Depth limiting is crude. Some queries are deep but cheap (a user → profile → settings chain is fine). Others are flat but expensive (fetching all posts from all users).

Query cost analysis assigns each field a "cost" and counts the total:

import { createComplexityLimitRule } from 'graphql-validation-complexity';

const costLimit = createComplexityLimitRule({
  scalarCost: 1,
  objectCost: 5,
  listFactor: 10,
  maxCost: 5000
});

const server = new ApolloServer({
  schema,
  validationRules: [costLimit],
  plugins: [
    {
      requestDidStart() {
        return {
          validationDidStart(requestContext) {
            console.log('Query complexity:', requestContext.metrics.queryPlanningTime);
          }
        }
      }
    }
  ]
});

List fields get higher costs. Lists within lists escalate quickly. The server refuses queries above the threshold.

This works well but requires fine-tuning. Too strict and you block legitimate use cases. Too lenient and attackers slip through.

Solution 3: Resolver-Level Authorization

GraphQL resolvers are where the actual data access happens. This is where authentication AND authorization must occur — not just at the endpoint level.

A common mistake:

// WRONG: only top-level check
app.use('/graphql', authenticate);

const resolvers = {
  Query: {
    users: () => User.findAll(),  // No check!
    posts: () => Post.findAll()   // No check!
  }
};

You block unauthenticated requests at the endpoint, but once inside, users can query EVERYTHING. GraphQL introspection exposes the entire schema.

Better:

const resolvers = {
  Query: {
    users: async (parent, args, context) => {
      if (!context.user?.isAdmin) {
        throw new ForbiddenError('Admin access required');
      }
      return User.findAll();
    },
    
    me: async (parent, args, context) => {
      if (!context.user) {
        throw new AuthenticationError('Not authenticated');
      }
      return User.findById(context.user.id);
    }
  },
  
  User: {
    email: (user, args, context) => {
      // Email only visible to the user themselves or admins
      if (context.user?.id === user.id || context.user?.isAdmin) {
        return user.email;
      }
      return null;
    }
  }
};

Each resolver checks permissions. Field-level granularity. No data leaks outside the permitted scope.

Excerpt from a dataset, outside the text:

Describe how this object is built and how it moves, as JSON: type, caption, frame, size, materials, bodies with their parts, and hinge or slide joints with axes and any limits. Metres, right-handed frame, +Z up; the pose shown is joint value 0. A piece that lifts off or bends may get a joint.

Solution 4: Rate Limiting at Resolver Level

Standard endpoint-level rate limiting doesn't work well with GraphQL. Every request hits /graphql, so you're limiting all queries equally — while some are heavy and others light.

Better: limit per resolver or per query complexity.

import rateLimit from 'express-rate-limit';
import RedisStore from 'rate-limit-redis';

const complexityLimiter = rateLimit({
  store: new RedisStore({ client: redisClient }),
  windowMs: 15 * 60 * 1000, // 15 minutes
  max: (req) => {
    // Dynamic limit based on query complexity
    const complexity = req.body.extensions?.complexity || 100;
    return Math.max(1, Math.floor(10000 / complexity));
  },
  keyGenerator: (req) => req.user?.id || req.ip
});

app.use('/graphql', complexityLimiter);

Heavy queries count more toward your rate limit budget. Light queries? More allowed per time window.

Practical Trade-offs

No approach is perfect. Here are the trade-offs:

Method	Pros	Cons
Depth Limiting	Simple to implement, low overhead	Blocks valid deep queries
Cost Analysis	More accurate resource estimation	Complex configuration, hard to tune
Resolver Auth	Granular access control	Lots of boilerplate code
Dynamic Rate Limiting	Fair resource distribution	Requires state (Redis), more complex

For most production setups: combine depth limiting (hard max) with cost analysis (soft max) and field-level authorization. Rate limiting is nice-to-have but not essential if you have complexity well under control.

Monitoring and Alerting

Security without visibility is flying blind. Log query complexity metrics:

const server = new ApolloServer({
  schema,
  plugins: [
    {
      requestDidStart() {
        return {
          executionDidStart() {
            return {
              willResolveField({ info }) {
                const start = Date.now();
                return () => {
                  const elapsed = Date.now() - start;
                  if (elapsed > 1000) {
                    console.warn(`Slow resolver: ${info.parentType}.${info.fieldName} (${elapsed}ms)`);
                  }
                };
              }
            };
          }
        };
      }
    }
  ]
});

Track which resolvers are slow. Alert on abnormal query patterns. Identify bottlenecks before they cause problems.

Conclusion

GraphQL offers powerful flexibility, but that comes with responsibility. Depth limits prevent the most obvious attacks. Cost analysis gives fine-grained control. Resolver-level authorization ensures data doesn't leak. Rate limiting keeps abuse in check.

Most security issues arise not from inadequate tools, but from lack of awareness. GraphQL is secure when you understand where the risks lie — and proactively protect against resource exhaustion and unauthorized access.

Implement these defensive layers, monitor actively, and adjust based on real usage patterns. That scales better than firefighting after the fact.